Physical Network Interfaces Down and PCPU Lockups Due to VMFS6 Datastore Contention
search cancel

Physical Network Interfaces Down and PCPU Lockups Due to VMFS6 Datastore Contention

book

Article ID: 437967

calendar_today

Updated On:

Products

VMware NSX

Issue/Introduction

  • The Physical network interfaces (pNics) randomly transition to a down state on ESXi hosts within a cluster. Concurrently, the affected ESXi hosts experience PCPU lockups and missed heartbeats.
  • vobd logs verify the uplink failures:
    • [vob.net.dvport.uplink.transition.down] Uplink: vmnic2 is down [vob.net.dvport.uplink.transition.down] Uplink: vmnic0 is down
  • vmkernel logs show PCPU lockup warnings and NMI alerts:
    • WARNING: Heartbeat: 961: PCPU 70 didn't have a heartbeat for 5 seconds, timeout is 10, 1 IPIs sent; *may* be locked up.
  • Stack traces from the locked PCPUs consistently point to VMFS6 resource allocation and file I/O operations, specifically:
    • MCSLockSpin Res6AffMgr_AllocResources Fil6_AllocateBlocks Res6AffMgrComputeSortIndices Res3StatVMFS6

Environment

VMware vSphere ESXi

Cause

VMFS6 datastore caused a software locking condition that lead to PCPU lockups.Since the CPUs are locked processing VMFS6 operations, the host fails to send heartbeats, which cascades into the network subsystem incorrectly marking the pNics as down.

Resolution

  • Make sure the VMFS datastores are not above 64TB in size.

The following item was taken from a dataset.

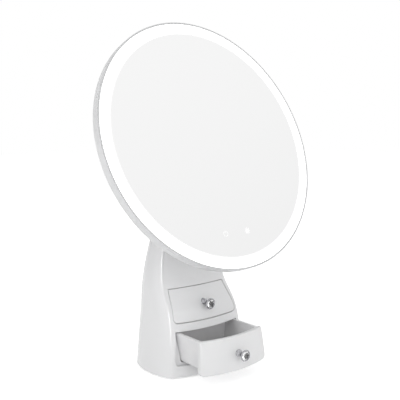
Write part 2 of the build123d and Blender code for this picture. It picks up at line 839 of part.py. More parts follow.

Identify and unmount the specific VMFS6 datastore causing the lockups to immediately cease the VMFS6 lock contention, allowing the PCPUs to process heartbeats normally.
  • Maintain the unmounted state of the affected datastore to preserve host and network stability.
  • Investigate the underlying storage array and SAN fabric backing this specific LUN for severe latency, hardware faults, or misconfigurations.
  • Validate the exact ESXi version deployed to cross-reference against known internal PRs matching the Res6AffMgrComputeSortIndices stack trace for potential software patching.